The Council will be divided into two chambers, each composed by five members. One of the chambers will deal with antitrust issues (the Competition chamber), while the other will decide on the regulatory issues managed by the three remaining sector-focused IDs (the Regulation Chamber).
The Council will be chaired by the President and the Vice-President (each of whom will also preside over one of the two Chambers), to be appointed internally by and among its members. A Secretary will also be appointed and will participate in Council meetings with voice but without vote, providing advice to the Council when necessary.
New distribution of functions and competencies
The tasks and functions attributed to the new institution can be divided into five groups:
(i) Supervision and control of the markets
The NCMC will inherit the supervisory and market control activities currently developed by the NCC and the merged regulators. From a competition law perspective, the new institution will assume, together with the investigatory powers described below, the merger control jurisdiction as well as the activity of general supervision of economic markets. It will also retain the capacity to propose measures to the Government aimed at introducing/boosting competition in specific markets.

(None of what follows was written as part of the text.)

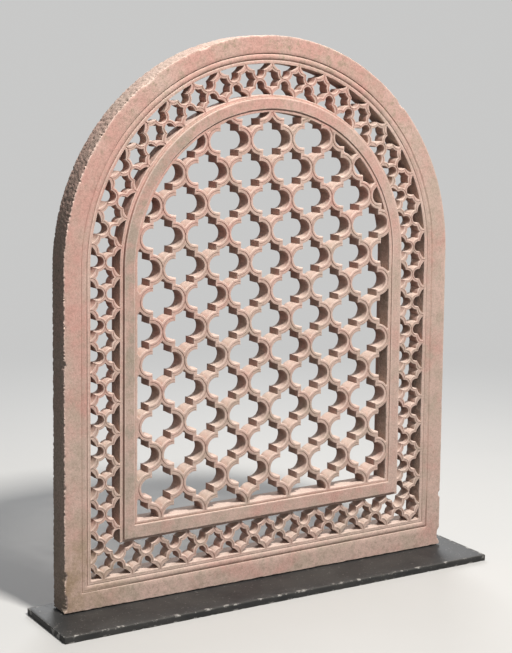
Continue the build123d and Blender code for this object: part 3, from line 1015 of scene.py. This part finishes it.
def boardFinish():
    f = Finish("black_board_paint")
    place = f.place()
    stretched = f.add("Mapping", {}, {"Vector": place, "Scale": (0.9, 12, 12)})
    brush = f.cloud(stretched, 9, 5, 0.65)
    cloudy = f.cloud(place, 9, 4, 0.6)
    streaks = f.cloud(f.add("Mapping", {}, {"Vector": place, "Scale": (1, 4, 4)}), 26, 5, 0.75)
    f.colour = f.mix(f.ramp(cloudy, [(0.35, 0), (0.7, 0.5)]), boardLook["paint"], boardLook["scuff"])
    f.coat(f.ramp(streaks, [(0.58, 0), (0.7, 0.6)]), boardLook["scuff"])
    flecks = f.ramp(f.cloud(place, 150, 2, 0.6), [(0.66, 0), (0.7, 1)])
    # the rounded edges get a paler line, partly painted highlight and partly scuffed paint, and bare chips
    edge = f.value("worn")
    f.coat(edge * 0.5, boardLook["scuff"])
    bare = edge * f.ramp(f.cloud(place, 48, 4, 0.7), [(0.56, 0), (0.62, 1)]) + flecks * 0.3
    f.coat(bare.held(), boardLook["chipped"])
    return f.surface(Base_Color=f.colour, Roughness=0.42 + 0.3 * cloudy,
                     Normal=f.bump(brush + flecks * 0.4, 0.35, 0.0006))


def boardSection(half, corner):
    # the board's cross-section, y and z, with a mark of 1 on its four rounded edges
    quarter = [(math.cos(a), math.sin(a)) for a in np.linspace(0, math.pi / 2, 4)]
    section, marks = [], []
    for sy, sz in ((1, 1), (-1, 1), (-1, -1), (1, -1)):
        for c, s in quarter if sy == sz else quarter[::-1]:
            section.append((sy * (half.y - corner + corner * c), sz * (half.z - corner + corner * s)))
        if sy == sz:  # the top has more points than the underside
            flat = sy * np.linspace(half.y - 12, 12 - half.y, 24 if sz > 0 else 8)
            section += [(y, sz * half.z) for y in flat]
        else:
            flat = sz * np.linspace(half.z - 5, 5 - half.z, 3)
            section += [(sy * half.y, z) for z in flat]
        marks += [1.0] * len(quarter) + [0.0] * len(flat)
    return np.array(section), np.array(marks)


def makeBoard():
    look = boardLook
    low, high = nodeBox("base_board")
    middle, half = (low + high) / 2, (high - low) / 2
    section, edgeMark = boardSection(half, look["corner"])
    ends = np.array([0, 0.5, look["corner"]])
    length = 2 * half.x
    stations = np.concatenate([ends, np.arange(8, length - 8, look["station"]), length - ends[::-1]])
    shrinks = np.interp(np.minimum(stations, length - stations), ends, ends[::-1])
    along, across = look["biteSize"]
    thickness = np.array([half.y, half.z])
    vertices, worn = [], []
    for x, shrink in zip(stations, shrinks):
        ring = section * (1 - shrink / thickness)
        bite = [noise.noise(Vector((x / along, y / across, z / across))) for y, z in ring.tolist()]
        bite = np.maximum(0, np.array(bite) - look["biteFrom"]) * look["biteDepth"]
        ring = ring * (1 - (bite * edgeMark)[:, None] / thickness)
        vertices.append(np.column_stack([np.full(len(ring), x - half.x), ring]))
        worn.append(np.ones(len(ring)) if shrink else edgeMark)
    count, last = len(section), (len(stations) - 1) * len(section)
    turn = [(j, (j + 1) % count) for j in range(count)]
    faces = [(k + a, k + b, k + b + count, k + a + count) for k in range(0, last, count) for a, b in turn]
    faces += [tuple(range(count - 1, -1, -1)), tuple(range(last, last + count))]
    vertices = np.vstack(vertices) + np.array(middle)
    board = makePiece("painted_board", vertices, faces, {"worn": np.concatenate(worn)}, 40, boardFinish())
    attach(board, "root")
    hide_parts("base_board")


makeBoard()
print("board made")


# Pads and dowels keep their shape and get their own finishes
smallParts = {
    "rubber_pad": {
        "nodes": ["setting_pads"], "metal": 0,
        "tone": (80, 3, (0.018, 0.018, 0.018), (0.035, 0.034, 0.032)),  # scale, detail and two colours
        "rough": (40, 0.7, 0.2),  # scale, lowest and how much more
        "bump": (900, 0.3, 0.0003),
    },
    "dull_brass": {
        "nodes": ["base_dowels", "foot_dowels", "springer_dowels", "crown_dowels"], "metal": 1,
        "tone": (120, 4, (0.36, 0.22, 0.07), (0.55, 0.38, 0.14)),
        "rough": (60, 0.35, 0.25),
        "bump": (500, 0.2, 0.0002),
    },
}


def smallFinish(name, look):
    f = Finish(name)
    place = f.place()
    scale, detail, dark, light = look["tone"]
    tone = f.ramp(f.cloud(place, scale, detail), [(0.3, dark), (0.7, light)])
    scale, smooth, more = look["rough"]
    rough = smooth + more * f.cloud(place, scale)
    scale, *strength = look["bump"]
    relief = f.bump(f.cloud(place, scale), *strength)
    return f.surface(Base_Color=tone, Metallic=look["metal"], Roughness=rough, Normal=relief)


for name, look in smallParts.items():
    finish = smallFinish(name, look)
    for node in look["nodes"]:
        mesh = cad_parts[node].data
        mesh.materials.clear()
        mesh.materials.append(finish)


# Floor, light and camera
studio = {
    "size": 40, "floor": (0.58, 0.58, 0.57),
    "bounce": (0.20, 0.20, 0.195),  # what the floor sends back up
    "backdrop": (0.58, 0.58, 0.575),
    "blend": (1.0, 3.8),  # distances over which the floor turns into the backdrop
    "ambient": (0.8, 0.82, 0.85), "ambientLevel": 0.2,
    "key": {"from": (0.3, -3.5, 5.9), "size": 0.8, "watts": 575, "colour": (1.0, 0.965, 0.92)},
    "fill": {"from": (-3.5, -5.0, 1.8), "size": 2.5, "watts": 22, "colour": (0.93, 0.96, 1.0)},
    "rear": {"from": (2.6, 4.8, 3.4), "size": 2.5, "watts": 200, "colour": (0.97, 0.98, 1.0)},
    "aim": (0, 0.05, 0.75),
}


def makeFloor():
    corners = [(x * studio["size"], y * studio["size"], 0) for x, y in ((-1, -1), (1, -1), (1, 1), (-1, 1))]
    mesh = bpy.data.meshes.new("floor")
    mesh.from_pydata(corners, [], [(0, 1, 2, 3)])
    f = Finish("pale_floor")
    place = f.place()
    tone = f.mix(f.cloud(place, 3), studio["floor"], tuple(0.97 * c for c in studio["floor"]))
    f.surface(Base_Color=tone, Roughness=0.9, Specular_IOR_Level=0.2)
    pale = Wire(f, f.shader.outputs[0])
    dark = f.add("BsdfDiffuse", {}, {"Color": (*studio["bounce"], 1)})
    plain = f.add("Emission", {}, {"Color": (*studio["backdrop"], 1), "Strength": 1.0})
    near, far = studio["blend"]
    away = f.add("VectorMath", {"operation": "LENGTH"}, {0: place}, output=1)
    distant = f.add("MapRange", {"interpolation_type": "SMOOTHSTEP"}, {0: away, 1: near, 2: far})
    seen = f.add("LightPath", output="Is Camera Ray")
    f.cover(seen, dark, f.cover(distant, pale, plain))
    mesh.materials.append(f.block)
    floor = linked("floor", mesh)
    floor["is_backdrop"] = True


def makeWorld():
    f = Finish("studio", "worlds", "Background", "World Output")
    sky = (*studio["ambient"], 1)
    seen = f.add("LightPath", output="Is Camera Ray")
    mirrored = f.add("LightPath", output="Is Glossy Ray")
    ambient = f.add("Background", {}, {"Color": sky, "Strength": studio["ambientLevel"]})
    backdrop = f.add("Background", {}, {"Color": (*studio["backdrop"], 1), "Strength": 1.0})
    f.cover(seen.math("MAXIMUM", seen, mirrored), ambient, backdrop)
    bpy.context.scene.world = f.block


def makeLamp(name):
    look = studio[name]
    lamp = bpy.data.lights.new(name, "AREA")
    lamp.size, lamp.energy, lamp.color = look["size"], look["watts"], look["colour"]
    holder = linked(name, lamp)
    holder.location = look["from"]
    holder.rotation_mode = "QUATERNION"
    holder.rotation_quaternion = (Vector(studio["aim"]) - Vector(look["from"])).to_track_quat("-Z", "Y")


def makeCamera():
    view = {"from": (-2.051, -3.301, 1.343), "yaw": 0.54378, "pitch": 0.10405, "roll": 0.010165,
            "lens": 80.59, "shift": -0.1241}
    turn = Matrix.Rotation(-view["yaw"], 4, "Z") @ Matrix.Rotation(math.pi / 2 - view["pitch"], 4, "X")
    camera = bpy.data.cameras.new("camera")
    camera.lens, camera.sensor_width, camera.shift_y = view["lens"], 36, view["shift"]
    holder = linked("camera", camera)
    holder.matrix_world = Matrix.Translation(view["from"]) @ turn @ Matrix.Rotation(view["roll"], 4, "Z")
    bpy.context.scene.camera = holder


makeFloor()
makeWorld()
for lamp in ("key", "fill", "rear"):
    makeLamp(lamp)
makeCamera()
bpy.context.scene.view_settings.view_transform = "Standard"

low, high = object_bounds()
{"cad": [list(cadLow), list(cadHigh)], "visual": [list(low), list(high)]}
print("scene ready")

(ii) Resolution of conflicts
The NCMC has been entrusted with the task (currently fulfilled by the merged regulators) of resolving any conflict arising between operators in their respective industries, either deriving from the application of legislation or their respective commercial activities.

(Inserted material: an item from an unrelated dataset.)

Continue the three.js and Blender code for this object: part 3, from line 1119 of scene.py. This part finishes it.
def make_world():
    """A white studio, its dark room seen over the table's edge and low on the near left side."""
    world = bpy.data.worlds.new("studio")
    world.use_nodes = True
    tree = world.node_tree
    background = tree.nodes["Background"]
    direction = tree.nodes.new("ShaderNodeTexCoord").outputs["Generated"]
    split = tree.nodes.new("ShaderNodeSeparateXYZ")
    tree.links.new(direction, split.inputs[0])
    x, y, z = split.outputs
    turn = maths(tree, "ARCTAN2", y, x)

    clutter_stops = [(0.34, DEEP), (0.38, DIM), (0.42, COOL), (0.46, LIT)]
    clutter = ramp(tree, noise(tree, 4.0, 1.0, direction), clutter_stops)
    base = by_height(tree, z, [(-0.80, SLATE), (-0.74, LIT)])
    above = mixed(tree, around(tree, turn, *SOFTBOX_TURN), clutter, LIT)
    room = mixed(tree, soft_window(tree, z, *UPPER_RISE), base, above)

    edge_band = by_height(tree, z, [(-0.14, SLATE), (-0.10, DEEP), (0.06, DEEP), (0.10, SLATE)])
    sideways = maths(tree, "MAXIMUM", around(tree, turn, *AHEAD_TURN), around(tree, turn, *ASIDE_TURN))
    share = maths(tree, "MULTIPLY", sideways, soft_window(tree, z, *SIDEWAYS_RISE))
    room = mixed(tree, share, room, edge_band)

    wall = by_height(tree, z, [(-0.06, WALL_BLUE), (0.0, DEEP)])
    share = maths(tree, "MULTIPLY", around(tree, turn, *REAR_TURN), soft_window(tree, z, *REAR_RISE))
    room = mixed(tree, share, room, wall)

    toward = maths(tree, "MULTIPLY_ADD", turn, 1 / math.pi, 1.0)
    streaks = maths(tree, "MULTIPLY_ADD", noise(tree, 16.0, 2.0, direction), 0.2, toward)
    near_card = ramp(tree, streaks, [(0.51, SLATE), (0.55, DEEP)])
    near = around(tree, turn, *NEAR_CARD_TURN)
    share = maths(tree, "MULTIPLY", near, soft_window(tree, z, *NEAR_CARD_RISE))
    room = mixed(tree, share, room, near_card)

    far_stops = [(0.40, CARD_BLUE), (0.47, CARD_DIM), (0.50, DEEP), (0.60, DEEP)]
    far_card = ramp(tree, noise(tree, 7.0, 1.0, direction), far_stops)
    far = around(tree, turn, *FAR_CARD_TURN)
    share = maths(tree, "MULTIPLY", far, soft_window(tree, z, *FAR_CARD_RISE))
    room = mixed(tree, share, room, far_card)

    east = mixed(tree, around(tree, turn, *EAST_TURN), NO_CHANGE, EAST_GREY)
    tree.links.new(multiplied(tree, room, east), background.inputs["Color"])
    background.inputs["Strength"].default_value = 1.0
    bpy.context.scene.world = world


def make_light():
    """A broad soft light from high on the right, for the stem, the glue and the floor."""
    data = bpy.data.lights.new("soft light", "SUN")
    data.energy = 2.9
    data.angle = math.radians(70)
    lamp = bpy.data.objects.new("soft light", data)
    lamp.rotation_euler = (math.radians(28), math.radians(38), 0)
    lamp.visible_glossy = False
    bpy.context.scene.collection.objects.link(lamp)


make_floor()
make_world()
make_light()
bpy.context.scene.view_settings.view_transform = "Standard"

(iii) Investigation and resolution of sanctioning proceedings
The investigation and resolution of sanctioning proceedings, previously dealt with by the NCC, will be fully assumed by the NCMC. Similarly, those investigatory and sanctioning powers that regulators have enjoyed to date will also be absorbed by the new institution. It is important to note that the wide powers of investigation granted by the antitrust legislation to the former NCC (including the possibility of launching onsite inspections, “dawn raids”) have been extended to all the activity of the NCMC. This means that they will be applicable, in the future, to the investigation of purely regulatory files.
(iv) Advisory activity
The NCMC will act as an advisory body to the Government and the Spanish Parliament concerning issues affecting regulated industries subject to the new CNMC jurisdiction, as well as on competition law matters.

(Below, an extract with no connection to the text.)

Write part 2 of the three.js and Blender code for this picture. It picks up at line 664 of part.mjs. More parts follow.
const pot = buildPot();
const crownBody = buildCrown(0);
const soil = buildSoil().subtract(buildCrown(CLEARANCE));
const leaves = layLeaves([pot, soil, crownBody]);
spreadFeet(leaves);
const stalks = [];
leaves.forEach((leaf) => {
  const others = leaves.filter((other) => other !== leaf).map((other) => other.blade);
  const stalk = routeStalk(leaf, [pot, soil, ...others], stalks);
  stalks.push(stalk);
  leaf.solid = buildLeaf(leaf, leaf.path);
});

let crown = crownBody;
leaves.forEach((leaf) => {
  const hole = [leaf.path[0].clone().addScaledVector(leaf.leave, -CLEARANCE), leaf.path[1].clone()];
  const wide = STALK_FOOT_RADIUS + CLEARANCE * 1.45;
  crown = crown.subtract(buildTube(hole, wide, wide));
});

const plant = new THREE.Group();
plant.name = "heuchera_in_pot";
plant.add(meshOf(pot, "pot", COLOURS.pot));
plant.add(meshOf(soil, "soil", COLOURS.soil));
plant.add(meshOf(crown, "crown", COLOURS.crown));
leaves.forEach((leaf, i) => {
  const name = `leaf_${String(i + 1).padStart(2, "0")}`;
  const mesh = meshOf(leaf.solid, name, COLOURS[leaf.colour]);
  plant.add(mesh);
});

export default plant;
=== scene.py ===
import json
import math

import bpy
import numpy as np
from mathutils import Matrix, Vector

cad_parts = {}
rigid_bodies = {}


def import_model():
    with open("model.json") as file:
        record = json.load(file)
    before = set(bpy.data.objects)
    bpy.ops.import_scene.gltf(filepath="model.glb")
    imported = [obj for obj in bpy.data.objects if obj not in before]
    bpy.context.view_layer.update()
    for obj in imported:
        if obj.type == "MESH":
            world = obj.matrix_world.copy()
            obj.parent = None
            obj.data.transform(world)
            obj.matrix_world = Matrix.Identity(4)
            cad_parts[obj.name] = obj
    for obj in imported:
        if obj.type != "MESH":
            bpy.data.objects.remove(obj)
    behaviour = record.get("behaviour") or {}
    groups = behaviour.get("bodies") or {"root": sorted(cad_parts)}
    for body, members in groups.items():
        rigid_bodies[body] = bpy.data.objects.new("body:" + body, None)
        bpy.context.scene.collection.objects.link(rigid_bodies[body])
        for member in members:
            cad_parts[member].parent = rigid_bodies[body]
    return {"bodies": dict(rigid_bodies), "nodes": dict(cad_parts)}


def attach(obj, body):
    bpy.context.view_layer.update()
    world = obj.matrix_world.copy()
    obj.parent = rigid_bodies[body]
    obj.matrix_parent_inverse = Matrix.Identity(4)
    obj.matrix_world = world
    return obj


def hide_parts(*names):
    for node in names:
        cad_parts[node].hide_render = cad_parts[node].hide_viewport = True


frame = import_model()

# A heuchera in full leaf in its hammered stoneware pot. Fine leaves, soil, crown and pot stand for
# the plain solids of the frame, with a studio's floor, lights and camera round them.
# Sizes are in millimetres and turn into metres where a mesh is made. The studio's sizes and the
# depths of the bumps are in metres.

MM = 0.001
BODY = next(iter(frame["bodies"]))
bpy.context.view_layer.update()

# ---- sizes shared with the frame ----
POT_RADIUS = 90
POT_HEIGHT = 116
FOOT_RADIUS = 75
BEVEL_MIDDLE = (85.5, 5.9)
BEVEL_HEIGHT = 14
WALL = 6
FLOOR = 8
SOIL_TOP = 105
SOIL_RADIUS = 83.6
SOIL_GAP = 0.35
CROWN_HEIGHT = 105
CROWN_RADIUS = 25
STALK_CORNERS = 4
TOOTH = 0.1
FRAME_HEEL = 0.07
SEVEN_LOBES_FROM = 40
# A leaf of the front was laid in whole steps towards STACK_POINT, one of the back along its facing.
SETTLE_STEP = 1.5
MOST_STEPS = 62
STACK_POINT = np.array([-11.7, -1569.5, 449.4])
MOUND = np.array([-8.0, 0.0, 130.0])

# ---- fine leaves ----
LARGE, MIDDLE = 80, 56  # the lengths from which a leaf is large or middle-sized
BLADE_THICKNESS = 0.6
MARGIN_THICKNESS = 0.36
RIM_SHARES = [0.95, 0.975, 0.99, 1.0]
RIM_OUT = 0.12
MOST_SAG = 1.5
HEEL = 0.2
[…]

One of the tasks already attributed to the NCC (and now to the NCMC) is advising commercial courts on the quantification of damages compensation awarded in private actions derived from antitrust infringements. Although, to date, it has not been fully developed (notably due to the scarcity of such private actions in Spain), this task will no doubt develop in the near future as private enforcement is promoted.
(v) Transparency and publicity activities
Finally, importance has been also given in the NCMC to the implementation of different measures aimed at introducing more transparency and publicity to its activities. In line with previous recent Government initiatives addressed to promoting transparency in public institutions, the NCMC will have to publish inter alia an annual report and regular action plans as well as the decisions reached as a result of sanctioning proceedings.
This increased transparency has also brought certain controversy, since the NCMC will have to disclose information about all the meetings held (for whatever reason) with market operators. Although increased transparency is always welcome, we understand that this particular measure will likely act as a strong deterrent for some companies when consulting with the NCMC since the mere disclosure of these contacts with the antitrust authority can be a very sensitive issue (particularly for listed companies).
Task reallocation between the NCMC and the Administration
Once of the most controversial aspects of the reform has no doubt been the re-assumption by the Central Administration of a number of functions and activities which, to date, had been carried out by the merging independent regulators.
The draft of the Act, which was initially presented by the Government, sought to relieve regulators from a very significant proportion of their administrative activities that were to be transferred to the corresponding Ministries (basically those of Industry, Public Works and Economy). In fact, that initial draft included an allocation closing mechanism whereby any functions that were not directly and expressly attributed to the NCMC by the Act (and there were many) would automatically be re-assumed by the Administration.
The initial allocation of regulatory tasks was so unbalanced in favor of the Administration, that from a regulatory standpoint, the new NCMC was almost an “empty shell”. The withdrawal of functions in the initial plans of the Government was particularly important in the case of the former regulators of energy (CNE) and telecoms (CMT).
Due to intense criticism surrounding these initial plans, which included direct warnings from the European Commission, the Government has now changed its plans, reduced considerably the reallocation of tasks, and changed the sense of the allocation mechanism. Currently, those functions, which are not directly attributed to the Administration in the Act, will be automatically assigned to the NCMC.
When will the NCMC be fully operational?
The next step in the implementing procedure will be the approval of the Organic Statute which will regulate the internal functioning of the NCMC. Once this is approved, the Ministry of Economy will proceed to select the members of the Council and propose them to the Congress, which will then have a one-month period to evaluate them and vote their acceptance.
Once the new members of the Council are approved and officially appointed, the Council will select and appoint the senior management of the four IDs of the future NCMC. In parallel, the Council will discuss and approve an Internal Regulation and coordinate the hiring of the staff and the obtaining of the material resources needed to start the activity at the new regulator.
The Act establishes a maximum of four months to implement the new structure of the NCMC. Therefore, the new NCMC should be operational by 5 October 2013, although the consequences of not meeting this strict deadline for the Government are not clear.
Conclusion
These institutional changes represent radical reform to the antitrust landscape in Spain. It is yet to be seen whether the new structure will increase efficiency and/or reduce the costs of the application of antitrust and regulatory legislation, but the implementation calendar will no doubt provoke delays in the handling of antitrust files in Spain. Whilst this may have a limited impact on cartel cases (which are usually subject to long review periods), the new reform could lead to delays in the merger control review process.